Netball Australia responds to Crawford report

Friday, November 20, 2009

By Netball Australia

When netball representatives from around Australia gather for a national conference next weekend, number one item on the agenda is the recommendations of the Independent Sport Panel on the Future of Sport in Australia.
 
Netball Australia CEO Kate Palmer said that the national conference was a perfect forum for the sport’s decision makers to debate the two most critical aspects of the report: the national sports policy framework and the definition of sporting success.
 
“We need to discuss what it means for netball but also what it means for the sport industry overall.”
 
“Much of this report is common sense. Australia deserves a better system.

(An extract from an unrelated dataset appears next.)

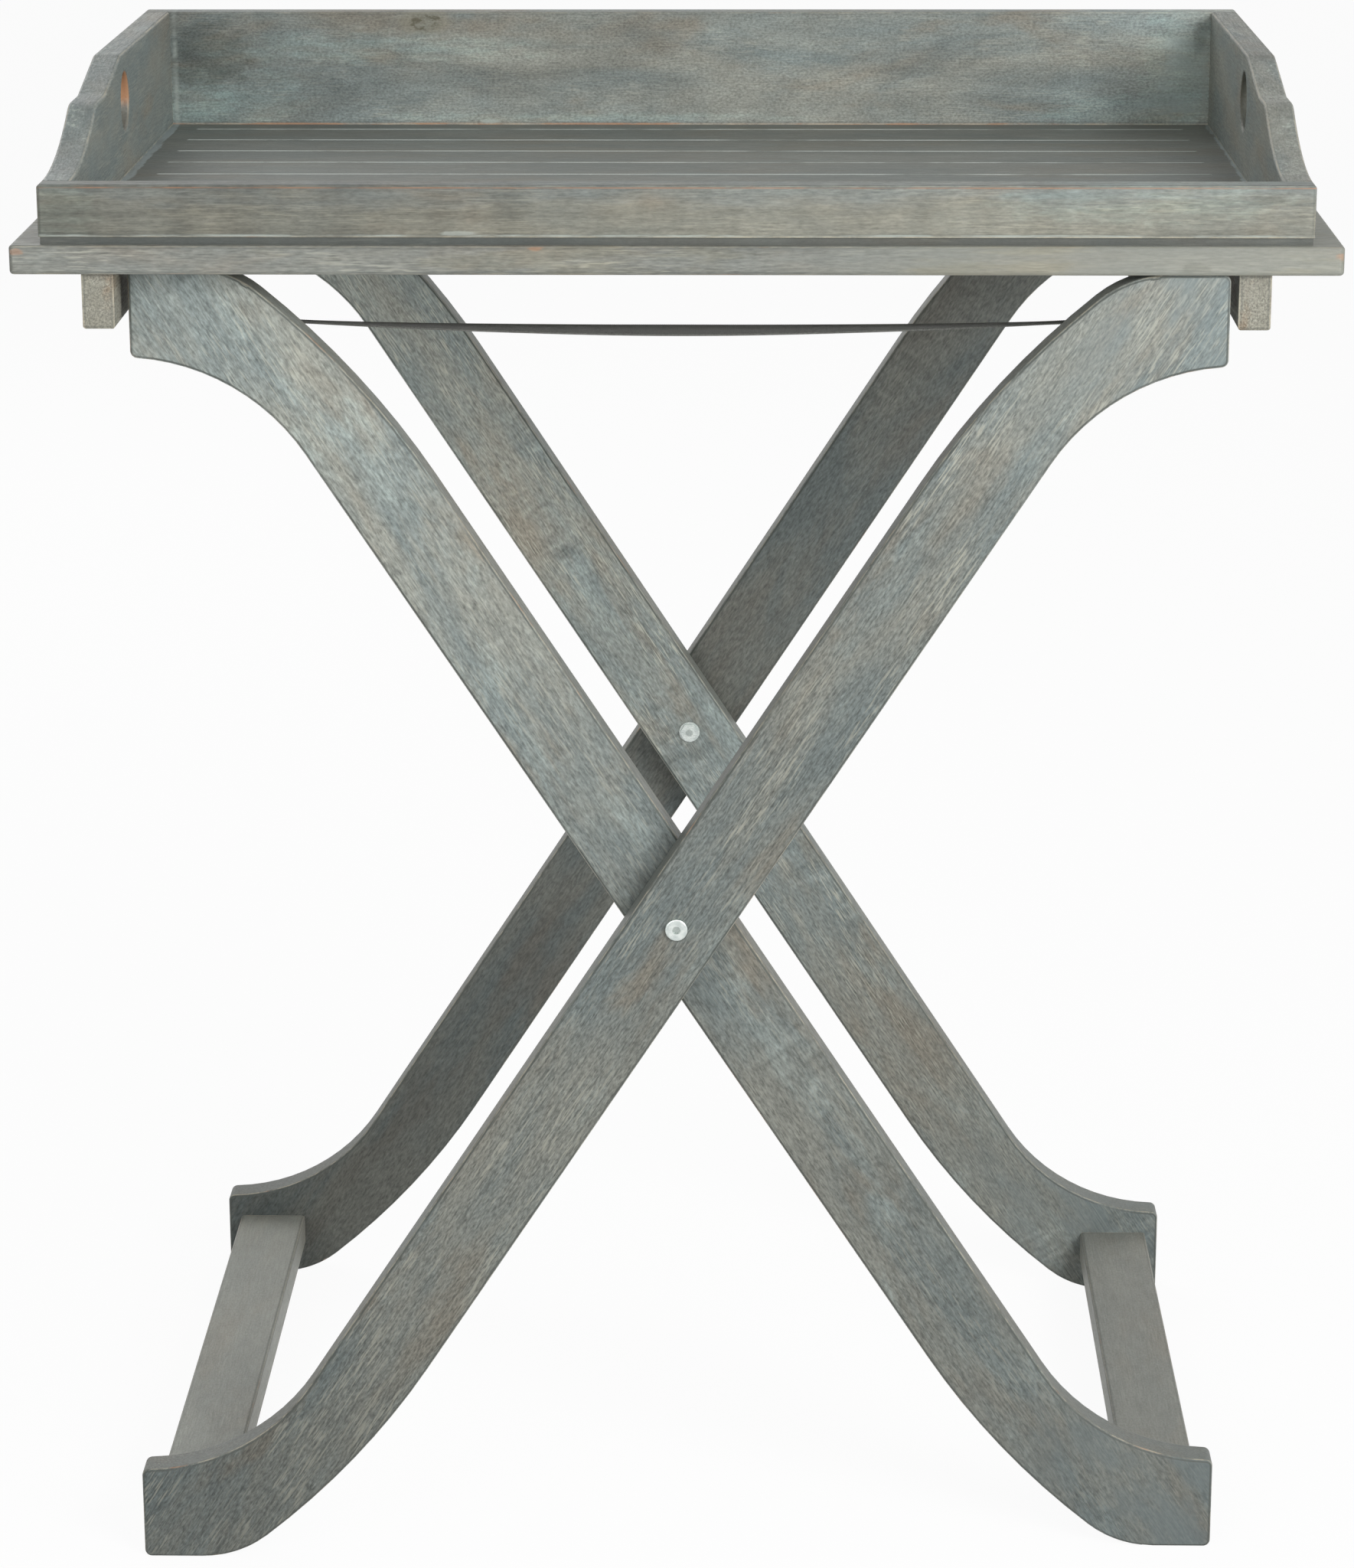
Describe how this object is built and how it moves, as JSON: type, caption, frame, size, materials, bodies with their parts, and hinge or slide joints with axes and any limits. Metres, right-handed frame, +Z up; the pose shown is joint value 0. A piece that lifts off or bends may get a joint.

One that can deliver both elite and participation outcomes driven by a more professional sport industry.
 
“I’m pleased that the report makes all levels of the industry accountable for delivering from grass roots to the elite level.”
 
Netball is the highest participant female sport in the country, with more than 300,000 registered members and an estimated one million participants playing organised or social netball each week.
 
At the elite level, the Australian Netball Diamonds are arguably one of Australia’s most successful sporting teams, World Champions nine out of a potential 12 times and currently ranked number one in the world. The national team has dominated in the international arena since the 60s.
 
The sport is a classic example of a mass participation code that introduces habits of life-long physical activity to large numbers of young people, primarily female, and the results at the top end speak for themselves.
 
Palmer says that netball welcomes the recommendations around making sport and physical education a priority in the education system.
 
“It is critical that young Australians learn basic skills that start them on the path to lifelong participation in sport and recreation,’ she said.
 
“This shouldn’t be a debate about one sport over another, it should be about what is best for Australians overall.
 
“This is about providing a framework for good decision-making that supports the health of Australians, gets people active and leads to the development of great athletes. And we believe it has to start in schools.”
 
Palmer is pleased that the report does not recommend reductions in funding to sport but that it highlights any decisions about increasing investment need to be made with the priorities for both elite and grassroots participation in mind.
 
Participation issues also go hand in hand with the need to address the national issues on the future of volunteerism and the provision of infrastructure.
 
She believes it is not unreasonable that any Australian government investment in sport can expect to result in well managed sporting bodies with solid governance structures that are able to deliver measurable outcomes at the both the elite and participation levels.

"Sport has been waiting a long time for an opportunity like this. It shouldn’t be a face-off. Let’s embrace the opportunity for change with unity and in the same commonsense way that this report is framed.”